Record excerpts
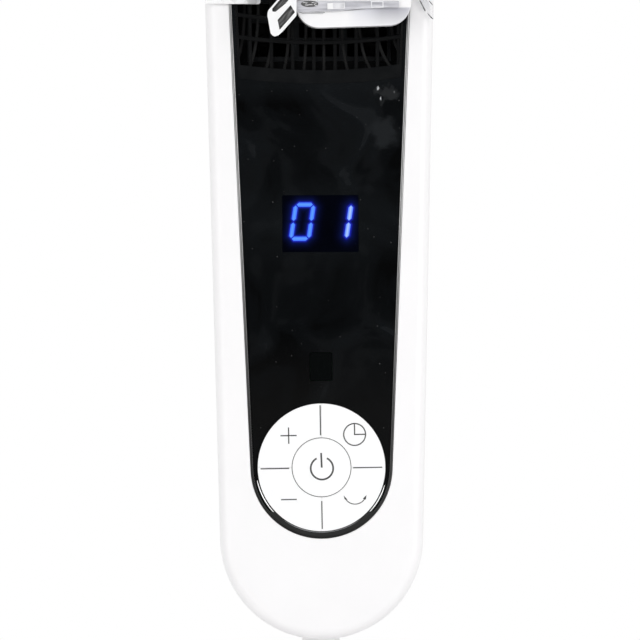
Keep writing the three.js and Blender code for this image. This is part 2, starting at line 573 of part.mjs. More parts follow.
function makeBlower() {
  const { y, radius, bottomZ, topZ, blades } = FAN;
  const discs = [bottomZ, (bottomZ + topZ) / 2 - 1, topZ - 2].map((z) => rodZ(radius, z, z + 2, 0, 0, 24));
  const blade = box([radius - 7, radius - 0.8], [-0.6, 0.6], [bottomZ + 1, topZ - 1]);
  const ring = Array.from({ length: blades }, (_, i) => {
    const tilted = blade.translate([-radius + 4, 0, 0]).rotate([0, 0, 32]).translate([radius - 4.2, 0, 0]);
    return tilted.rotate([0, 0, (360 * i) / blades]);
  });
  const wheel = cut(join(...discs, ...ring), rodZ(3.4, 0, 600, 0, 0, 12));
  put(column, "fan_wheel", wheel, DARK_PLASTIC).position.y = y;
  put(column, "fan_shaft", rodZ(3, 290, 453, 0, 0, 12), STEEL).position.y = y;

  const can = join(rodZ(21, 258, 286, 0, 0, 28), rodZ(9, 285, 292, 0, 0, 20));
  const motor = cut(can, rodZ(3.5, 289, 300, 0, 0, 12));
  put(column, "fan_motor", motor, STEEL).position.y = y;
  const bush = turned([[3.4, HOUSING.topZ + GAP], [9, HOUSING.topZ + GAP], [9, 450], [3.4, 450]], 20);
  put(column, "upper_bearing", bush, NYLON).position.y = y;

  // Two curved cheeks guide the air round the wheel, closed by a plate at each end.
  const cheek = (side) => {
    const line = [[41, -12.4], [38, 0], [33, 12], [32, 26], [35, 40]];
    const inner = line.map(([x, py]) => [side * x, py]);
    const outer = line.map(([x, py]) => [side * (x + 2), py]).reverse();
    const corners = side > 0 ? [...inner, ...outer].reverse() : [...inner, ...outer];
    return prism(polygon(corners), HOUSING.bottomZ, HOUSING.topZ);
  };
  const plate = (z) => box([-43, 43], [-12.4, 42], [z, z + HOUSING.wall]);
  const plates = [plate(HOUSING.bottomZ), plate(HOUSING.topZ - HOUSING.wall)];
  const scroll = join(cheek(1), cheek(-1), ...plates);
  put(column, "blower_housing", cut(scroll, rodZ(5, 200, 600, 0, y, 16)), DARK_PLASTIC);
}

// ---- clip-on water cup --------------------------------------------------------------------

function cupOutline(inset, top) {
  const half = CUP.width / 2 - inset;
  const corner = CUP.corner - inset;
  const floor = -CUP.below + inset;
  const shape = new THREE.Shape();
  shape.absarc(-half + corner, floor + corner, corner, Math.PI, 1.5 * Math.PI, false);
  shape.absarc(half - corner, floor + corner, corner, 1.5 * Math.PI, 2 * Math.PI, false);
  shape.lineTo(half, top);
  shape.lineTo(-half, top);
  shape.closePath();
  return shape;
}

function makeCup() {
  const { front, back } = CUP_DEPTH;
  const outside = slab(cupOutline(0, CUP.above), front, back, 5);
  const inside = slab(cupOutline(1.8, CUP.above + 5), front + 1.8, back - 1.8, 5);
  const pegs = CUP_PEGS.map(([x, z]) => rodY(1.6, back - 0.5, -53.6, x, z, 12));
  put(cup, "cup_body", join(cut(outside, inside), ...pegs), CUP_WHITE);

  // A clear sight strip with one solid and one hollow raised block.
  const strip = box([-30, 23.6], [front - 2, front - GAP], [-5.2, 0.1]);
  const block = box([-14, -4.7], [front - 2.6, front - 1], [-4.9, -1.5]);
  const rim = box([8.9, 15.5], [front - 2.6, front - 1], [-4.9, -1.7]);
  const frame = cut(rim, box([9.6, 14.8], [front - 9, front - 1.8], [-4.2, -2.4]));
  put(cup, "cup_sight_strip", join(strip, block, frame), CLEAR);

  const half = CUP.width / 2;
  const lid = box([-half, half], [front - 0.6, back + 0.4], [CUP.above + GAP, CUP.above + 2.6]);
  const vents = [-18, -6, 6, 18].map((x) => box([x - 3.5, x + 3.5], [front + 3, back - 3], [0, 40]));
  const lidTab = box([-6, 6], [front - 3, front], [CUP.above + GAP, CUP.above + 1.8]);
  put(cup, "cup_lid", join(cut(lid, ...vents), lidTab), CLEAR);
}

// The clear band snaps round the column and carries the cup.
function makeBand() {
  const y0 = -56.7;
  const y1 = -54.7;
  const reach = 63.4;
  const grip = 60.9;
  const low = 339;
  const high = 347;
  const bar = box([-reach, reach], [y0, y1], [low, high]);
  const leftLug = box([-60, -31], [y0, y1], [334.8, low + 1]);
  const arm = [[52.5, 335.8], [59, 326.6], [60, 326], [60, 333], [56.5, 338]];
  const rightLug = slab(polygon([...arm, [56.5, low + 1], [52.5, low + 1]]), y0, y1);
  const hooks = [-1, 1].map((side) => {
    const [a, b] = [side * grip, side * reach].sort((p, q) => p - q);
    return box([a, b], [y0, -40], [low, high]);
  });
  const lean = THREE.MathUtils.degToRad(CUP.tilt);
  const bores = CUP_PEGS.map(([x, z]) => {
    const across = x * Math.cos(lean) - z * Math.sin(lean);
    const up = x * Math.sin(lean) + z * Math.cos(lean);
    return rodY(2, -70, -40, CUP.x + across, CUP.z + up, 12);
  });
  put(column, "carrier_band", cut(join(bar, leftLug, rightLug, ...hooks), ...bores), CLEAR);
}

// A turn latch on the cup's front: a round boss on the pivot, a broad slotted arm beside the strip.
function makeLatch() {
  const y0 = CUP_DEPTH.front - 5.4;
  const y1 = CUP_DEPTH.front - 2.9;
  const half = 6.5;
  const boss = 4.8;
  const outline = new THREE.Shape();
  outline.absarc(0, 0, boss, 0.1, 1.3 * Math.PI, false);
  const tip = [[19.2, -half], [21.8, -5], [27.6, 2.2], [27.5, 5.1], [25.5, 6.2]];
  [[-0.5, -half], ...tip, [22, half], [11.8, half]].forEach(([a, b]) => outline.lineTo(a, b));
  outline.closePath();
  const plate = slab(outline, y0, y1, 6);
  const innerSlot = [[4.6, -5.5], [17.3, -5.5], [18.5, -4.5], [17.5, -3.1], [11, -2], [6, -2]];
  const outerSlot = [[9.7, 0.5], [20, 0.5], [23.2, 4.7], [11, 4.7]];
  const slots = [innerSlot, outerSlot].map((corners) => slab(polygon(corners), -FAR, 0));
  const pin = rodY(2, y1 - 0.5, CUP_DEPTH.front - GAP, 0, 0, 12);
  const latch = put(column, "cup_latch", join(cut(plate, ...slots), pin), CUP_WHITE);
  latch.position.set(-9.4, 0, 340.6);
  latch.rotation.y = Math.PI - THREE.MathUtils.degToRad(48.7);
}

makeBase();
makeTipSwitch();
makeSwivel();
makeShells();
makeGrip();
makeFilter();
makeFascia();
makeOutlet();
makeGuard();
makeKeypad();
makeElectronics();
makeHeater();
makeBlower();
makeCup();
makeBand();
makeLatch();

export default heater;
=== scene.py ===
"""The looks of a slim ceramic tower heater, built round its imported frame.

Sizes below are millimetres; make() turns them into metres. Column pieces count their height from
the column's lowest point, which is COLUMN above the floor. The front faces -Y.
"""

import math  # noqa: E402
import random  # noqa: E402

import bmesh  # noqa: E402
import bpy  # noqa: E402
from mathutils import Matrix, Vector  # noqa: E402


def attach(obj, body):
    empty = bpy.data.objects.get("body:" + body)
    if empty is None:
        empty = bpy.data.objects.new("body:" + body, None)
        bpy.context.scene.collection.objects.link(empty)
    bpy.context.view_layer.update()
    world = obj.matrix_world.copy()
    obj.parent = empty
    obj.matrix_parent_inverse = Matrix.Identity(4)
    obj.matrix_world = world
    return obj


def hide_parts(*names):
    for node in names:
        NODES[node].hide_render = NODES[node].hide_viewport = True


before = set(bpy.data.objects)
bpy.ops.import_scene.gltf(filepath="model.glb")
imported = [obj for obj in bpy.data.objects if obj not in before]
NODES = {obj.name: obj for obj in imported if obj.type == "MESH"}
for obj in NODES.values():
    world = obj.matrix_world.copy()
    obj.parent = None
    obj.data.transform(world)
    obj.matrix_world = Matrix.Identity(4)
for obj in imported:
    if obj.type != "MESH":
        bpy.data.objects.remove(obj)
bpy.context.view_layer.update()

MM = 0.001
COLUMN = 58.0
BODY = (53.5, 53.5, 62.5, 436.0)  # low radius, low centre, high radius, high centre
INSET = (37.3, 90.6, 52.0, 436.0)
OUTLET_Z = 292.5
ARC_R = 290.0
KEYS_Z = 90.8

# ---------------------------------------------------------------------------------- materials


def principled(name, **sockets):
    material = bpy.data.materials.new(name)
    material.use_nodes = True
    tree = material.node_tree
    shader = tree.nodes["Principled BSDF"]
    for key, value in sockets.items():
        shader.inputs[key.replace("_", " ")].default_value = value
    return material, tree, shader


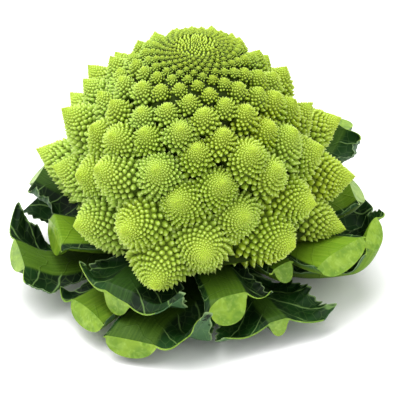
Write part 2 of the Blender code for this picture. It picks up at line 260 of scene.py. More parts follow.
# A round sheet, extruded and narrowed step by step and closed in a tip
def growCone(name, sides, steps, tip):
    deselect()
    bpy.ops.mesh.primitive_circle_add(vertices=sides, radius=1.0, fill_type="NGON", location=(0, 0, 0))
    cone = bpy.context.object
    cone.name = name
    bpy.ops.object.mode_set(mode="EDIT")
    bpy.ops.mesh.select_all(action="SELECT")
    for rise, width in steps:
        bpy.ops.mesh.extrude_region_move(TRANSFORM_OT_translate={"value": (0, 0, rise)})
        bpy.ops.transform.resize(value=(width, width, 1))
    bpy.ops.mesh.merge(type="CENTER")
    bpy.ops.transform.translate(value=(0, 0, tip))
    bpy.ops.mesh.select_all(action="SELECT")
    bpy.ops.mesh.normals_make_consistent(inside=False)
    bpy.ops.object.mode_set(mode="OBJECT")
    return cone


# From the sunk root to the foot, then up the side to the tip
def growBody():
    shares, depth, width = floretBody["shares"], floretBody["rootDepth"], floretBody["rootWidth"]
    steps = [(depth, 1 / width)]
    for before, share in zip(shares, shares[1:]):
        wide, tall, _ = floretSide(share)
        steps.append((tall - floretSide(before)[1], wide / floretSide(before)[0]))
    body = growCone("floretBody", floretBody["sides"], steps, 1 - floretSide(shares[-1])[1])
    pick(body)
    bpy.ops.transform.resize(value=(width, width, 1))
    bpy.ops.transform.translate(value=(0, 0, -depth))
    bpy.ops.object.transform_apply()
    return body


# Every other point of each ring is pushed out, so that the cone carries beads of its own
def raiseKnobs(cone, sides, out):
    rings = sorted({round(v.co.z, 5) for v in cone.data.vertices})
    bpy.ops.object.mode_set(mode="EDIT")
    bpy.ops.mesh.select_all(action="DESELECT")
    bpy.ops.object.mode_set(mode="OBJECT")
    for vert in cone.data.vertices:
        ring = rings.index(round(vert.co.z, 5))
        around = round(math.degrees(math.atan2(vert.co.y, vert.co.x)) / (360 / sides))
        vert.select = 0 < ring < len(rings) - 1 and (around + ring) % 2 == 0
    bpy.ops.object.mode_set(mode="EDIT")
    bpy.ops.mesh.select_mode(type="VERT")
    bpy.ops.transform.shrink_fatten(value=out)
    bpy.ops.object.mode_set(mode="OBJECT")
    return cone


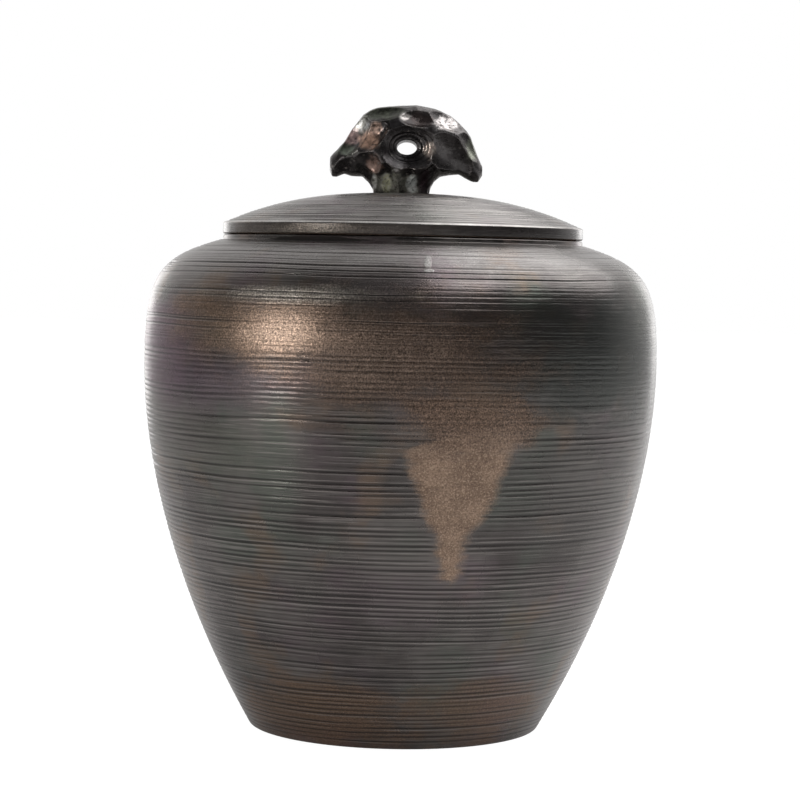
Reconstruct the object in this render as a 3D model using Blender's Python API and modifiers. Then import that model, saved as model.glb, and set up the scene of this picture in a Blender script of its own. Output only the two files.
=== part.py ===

Short task
Give back, exactly as written, the lines from the one with "Reconstruct the object" to the last line.

Task result
Reconstruct the object in this render as a 3D model using Blender's Python API and modifiers. Then import that model, saved as model.glb, and set up the scene of this picture in a Blender script of its own. Output only the two files.
=== part.py ===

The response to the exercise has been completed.